J: "What is your text editor of choice?"
B: "LaTeX."
J: "That's not a text editor."
B: "I know, but your question was so general, this was the only reasonable answer."
Why the question above is terrible:
The question above fails to identify the motivation for asking. Here are some better questions:
- What text editor do you code in?
- What text editor do you write academic papers in?
- What text editor do you due warp-speed text editing in?
- What text editor do you blog in?
- What text editor do you leave open for your cat to type silly nonsense that you can post on Facebook?
- What is the absolute best text editor?
Hopefully this clears up the issues with the question.
BTW: ʇxǝʇ ǝɯıןqns (ɟ ʇxǝʇ ǝɯıןqns (ǝ ɹǝƃƃoןq (p ʇıpǝƃ (ɔ ǝʌıןxǝʇ (q ǝuıן puɐɯɯoɔ puɐ 'ʇıpǝƃ (ɐ
Some thoughts on text editors:
Long ago I was introduced to Emacs and Vim, and I'll admit I had a torrent love affair with Vim for a while as an undergraduate. I eventually had a falling out with Vim and reverted back to gedit(coinciding with my hiatus from coding).
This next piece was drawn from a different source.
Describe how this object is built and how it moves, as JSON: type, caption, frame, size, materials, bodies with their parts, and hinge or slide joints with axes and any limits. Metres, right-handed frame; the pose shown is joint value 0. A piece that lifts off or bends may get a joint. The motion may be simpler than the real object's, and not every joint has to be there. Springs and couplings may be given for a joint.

Sometime last year I was introduced by Kevin Lin to
Sublime Text. Since, I've been dying to get familiar with it but haven't had a good opportunity. I'm looking forward to the upcoming Kaggle project to force myself to use it. But this is a super high level editor, and far too serious-business for normal everyday text editing...
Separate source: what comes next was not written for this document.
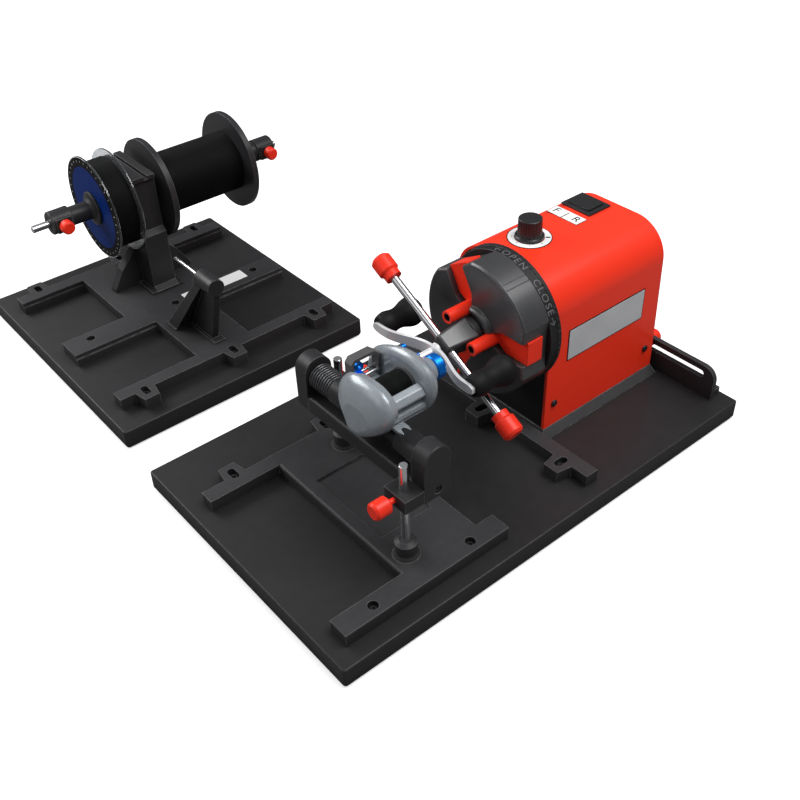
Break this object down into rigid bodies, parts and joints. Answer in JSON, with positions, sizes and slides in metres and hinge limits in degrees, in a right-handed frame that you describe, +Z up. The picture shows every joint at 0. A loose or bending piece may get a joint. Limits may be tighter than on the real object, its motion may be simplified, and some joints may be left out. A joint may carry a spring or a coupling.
{
  "type": "fishing line winder",
  "caption": "Motorised fishing line winder: geared head with three-jaw chuck drives a reel on a height-set rod cradle, beside a board with a stand for supply spools and a line guide post.",
  "frame": {"origin": "middle of the winding board's underside, on the surface it stands on", "axes": "+X along the winding board from the reel to the motor head, +Y across it towards the spool board, +Z up"},
  "size_m": [0.5, 0.6968, 0.2156],
  "materials": {
    "board_black": "fine-grained moulded black board",
    "frame_black": "moulded black frame",
    "screw_steel": "zinc-plated screws",
    "rod_steel": "bright ground rod",
    "cradle_black": "satin black moulding",
    "knob_red": "red moulded knob",
    "soft_black": "soft black sleeve",
    "cap_red": "red rubber cap",
    "reel_black": "dark anodised reel casting",
    "reel_blue": "blue anodised",
    "reel_silver": "silver anodised",
    "knob_black": "black handle grip",
    "chuck_black": "black oxide chuck",
    "jaw_red": "red anodised jaw",
    "housing_red": "red painted shell",
    "base_grey": "dark grey moulding",
    "plate_black": "black front plate",
    "switch_black": "glossy black switch",
    "spool_clear": "smoky spool plastic",
    "spool_black": "black spool plastic",
    "line_clear": "pale fishing line",
    "line_dark": "dark fishing line"
  },
  "bodies": {
    "base": {"winding_board": "board_black", "spool_board": "board_black", "reel_frame": "frame_black", "reel_posts": "rod_steel", "frame_screws": "screw_steel", "head_rail": "frame_black", "head_bracket": "frame_black", "spool_frame": "frame_black", "spool_stand": "frame_black", "spool_axle": "rod_steel", "guide_bracket": "frame_black", "guide_rod": "rod_steel"},
    "cradle": {"cradle_bar": "cradle_black", "cradle_cheeks": "cradle_black", "cheek_screws": "screw_steel", "seat_tube": "cradle_black", "seat_spring": "rod_steel", "fixed_hood": "soft_black", "reel_body": "reel_black", "palm_cover": "reel_silver", "handle_cover": "reel_black", "level_wind_arch": "reel_black", "level_wind_bars": "rod_steel"},
    "near_height_screw": {"height_screw_near": "knob_red"},
    "far_height_screw": {"height_screw_far": "knob_red"},
    "hood": {"sliding_hood": "soft_black"},
    "reel_drum": {"reel_spool": "reel_blue", "reel_line": "line_dark"},
    "line_eye": {"level_wind_eye": "reel_blue"},
    "thumb_lever": {"thumb_bar": "knob_black"},
    "star": {"drag_star": "reel_blue"},
    "casting_cap": {"cast_cap": "reel_blue"},
    "reel_handle": {"handle_arm": "reel_silver"},
    "near_knob": {"handle_knob_near": "knob_black"},
    "far_knob": {"handle_knob_far": "knob_black"},
    "motor_head": {"head_base": "base_grey", "housing_shell": "housing_red", "front_plate": "plate_black", "housing_screws": "screw_steel", "switch_bezel": "switch_black", "power_inlet": "switch_black"},
    "speed_dial": {"speed_knob": "switch_black"},
    "direction_rocker": {"rocker": "switch_black"},
    "head_lock": {"lock_knob": "knob_red"},
    "chuck": {"chuck_body": "chuck_black", "driver_neck": "chuck_black", "driver_bar": "rod_steel", "driver_caps": "cap_red"},
    "scroll": {"scroll_ring": "chuck_black"},
    "jaw_a": {"jaw_1": "jaw_red"},
    "jaw_b": {"jaw_2": "jaw_red"},
    "jaw_c": {"jaw_3": "jaw_red"},
    "filler": {"filler_spool": "spool_clear", "filler_line": "line_clear"},
    "bulk": {"bulk_spool": "spool_black", "bulk_line": "line_clear"},
    "left_collar": {"axle_collar_left": "cradle_black"},
    "right_collar": {"axle_collar_right": "cradle_black"},
    "left_collar_screw": {"collar_screw_left": "knob_red"},
    "right_collar_screw": {"collar_screw_right": "knob_red"}
  },
  "joints": [
    {"name": "head_slide", "type": "slide", "parent": "base", "child": "motor_head", "axis": [0, 1, 0], "range_m": [-0.008, 0.008]},
    {"name": "chuck_spin", "type": "hinge", "parent": "motor_head", "child": "chuck", "pos_m": [0.064, -0.009, 0.144], "axis": [1, 0, 0], "continuous": true},
    {"name": "scroll_turn", "type": "hinge", "parent": "chuck", "child": "scroll", "pos_m": [0.0567, -0.009, 0.144], "axis": [1, 0, 0], "range_deg": [0, 120]},
    {"name": "jaw_a_slide", "type": "slide", "parent": "chuck", "child": "jaw_a", "axis": [0, 0.5, 0.866], "range_m": [0, 0.0082]},
    {"name": "jaw_b_slide", "type": "slide", "parent": "chuck", "child": "jaw_b", "axis": [0, -1, 0], "range_m": [0, 0.0082]},
    {"name": "jaw_c_slide", "type": "slide", "parent": "chuck", "child": "jaw_c", "axis": [0, 0.5, -0.866], "range_m": [0, 0.0082]},
    {"name": "speed_dial_turn", "type": "hinge", "parent": "motor_head", "child": "speed_dial", "pos_m": [0.1087, 0.013, 0.195], "axis": [0, 0, -1], "range_deg": [0, 280]},
    {"name": "rocker_tilt", "type": "hinge", "parent": "motor_head", "child": "direction_rocker", "pos_m": [0.1934, 0.0197, 0.193], "axis": [1, 0, 0], "range_deg": [-9, 9]},
    {"name": "head_lock_turn", "type": "hinge", "parent": "motor_head", "child": "head_lock", "pos_m": [0.2435, -0.045, 0.048], "axis": [1, 0, 0], "range_deg": [0, 360]},
    {"name": "cradle_lift", "type": "slide", "parent": "base", "child": "cradle", "axis": [0, 0, 1], "range_m": [-0.006, 0.008]},
    {"name": "near_height_screw_turn", "type": "hinge", "parent": "cradle", "child": "near_height_screw", "pos_m": [-0.1665, -0.0988, 0.1045], "axis": [1, 0, 0], "range_deg": [0, 360]},
    {"name": "far_height_screw_turn", "type": "hinge", "parent": "cradle", "child": "far_height_screw", "pos_m": [-0.0688, 0.0483, 0.1045], "axis": [1, 0, 0], "range_deg": [0, 360]},
    {"name": "hood_slide", "type": "slide", "parent": "cradle", "child": "hood", "axis": [0, 1, 0], "range_m": [0, 0.0075], "stiffness_N_per_m": 500, "springref_m": -0.01, "deforming": ["seat_spring"]},
    {"name": "reel_spool_spin", "type": "hinge", "parent": "cradle", "child": "reel_drum", "pos_m": [-0.1052, -0.041, 0.158], "axis": [1, 0, 0], "continuous": true},
    {"name": "line_eye_slide", "type": "slide", "parent": "cradle", "child": "line_eye", "axis": [1, 0, 0], "range_m": [-0.003, 0.012]},
    {"name": "thumb_bar_press", "type": "slide", "parent": "cradle", "child": "thumb_lever", "axis": [0, 0, -1], "range_m": [0, 0.003], "stiffness_N_per_m": 300, "springref_m": -0.003},
    {"name": "drag_star_turn", "type": "hinge", "parent": "cradle", "child": "star", "pos_m": [-0.0575, -0.009, 0.144], "axis": [1, 0, 0], "range_deg": [0, 360]},
    {"name": "cast_cap_turn", "type": "hinge", "parent": "cradle", "child": "casting_cap", "pos_m": [-0.0565, -0.041, 0.158], "axis": [1, 0, 0], "range_deg": [0, 360]},
    {"name": "handle_spin", "type": "hinge", "parent": "cradle", "child": "reel_handle", "pos_m": [-0.0313, -0.009, 0.144], "axis": [1, 0, 0], "continuous": true},
    {"name": "near_knob_spin", "type": "hinge", "parent": "reel_handle", "child": "near_knob", "pos_m": [-0.02, -0.0703, 0.144], "axis": [1, 0, 0], "continuous": true},
    {"name": "far_knob_spin", "type": "hinge", "parent": "reel_handle", "child": "far_knob", "pos_m": [-0.02, 0.0523, 0.144], "axis": [1, 0, 0], "continuous": true},
    {"name": "filler_spool_spin", "type": "hinge", "parent": "base", "child": "filler", "pos_m": [-0.1145, 0.45, 0.1415], "axis": [1, 0, 0], "continuous": true},
    {"name": "bulk_spool_spin", "type": "hinge", "parent": "base", "child": "bulk", "pos_m": [-0.0045, 0.45, 0.1415], "axis": [1, 0, 0], "continuous": true},
    {"name": "left_collar_slide", "type": "slide", "parent": "base", "child": "left_collar", "axis": [-1, 0, 0], "range_m": [0, 0.04]},
    {"name": "right_collar_slide", "type": "slide", "parent": "base", "child": "right_collar", "axis": [1, 0, 0], "range_m": [0, 0.04]},
    {"name": "left_collar_screw_turn", "type": "hinge", "parent": "left_collar", "child": "left_collar_screw", "pos_m": [-0.1715, 0.435, 0.1415], "axis": [0, 1, 0], "range_deg": [0, 360]},
    {"name": "right_collar_screw_turn", "type": "hinge", "parent": "right_collar", "child": "right_collar_screw", "pos_m": [0.0935, 0.435, 0.1415], "axis": [0, 1, 0], "range_deg": [0, 360]}
  ],
  "couplings": [
    {"joint": "handle_spin", "follows": "chuck_spin", "ratio": 1},
    {"joint": "reel_spool_spin", "follows": "chuck_spin", "ratio": 6.3},
    {"joint": "jaw_a_slide", "follows": "scroll_turn", "m_per_rad": 0.00382},
    {"joint": "jaw_b_slide", "follows": "scroll_turn", "m_per_rad": 0.00382},
    {"joint": "jaw_c_slide", "follows": "scroll_turn", "m_per_rad": 0.00382}
  ]
}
Why Gedit is my most commonly used editor:
Two days ago, a friend sent me a data set that she needed cleaned up in about 5 minutes. She(a biologist) was having Excel issues and really needed an 11'th hour data cleanup. The data had some real issues. Some percentages were integers, others were decimals, some were even written as ratios, and a couple entries even were written in words because excel was autocorrecting them as dates and she was in such a hurry this was the fastest solution(I had to fight the urge to send her this link: http://lmgtfy.com/?q=how+to+make+excel+not+autocorrect+ratios+to+dates).
How long did it take me to clean the data set? About two minutes. Because "I learned to stop worrying and learn to love plaintext editors".
Find/replace is powerful, fast, and if you're clever, can more than likely perform that little regex you know awk can do so nicely.
Coding, and pretty colors:
I'm not ashamed to admit, that as a CS minor, I learned how to program in Java, using Eclipse. Now-a-days, coder friends give me a look of scorn when I mention this, but as someone who was already reindexing his music collection folder structure using awk in Sophomore year, I don't feel like this requires me to turn in my nerd badge. When looking at Sublime text, I like that it strikes a balance between the two extremes, it has the pretty colors and language specific capabilities, but still preserves that narcissistic love of masturbatory-keyboard-shortcutting. Additionally, green-text-black-background-what! A notable exclusion from Sublime text is the incredible testing suite that comes with Eclipse, but maybe this is a crutch anyhow(get off my lawn).
Reconstructing:
The point of all this is to say, aggressively pursue getting the damn problem done and try new text editors in your own time.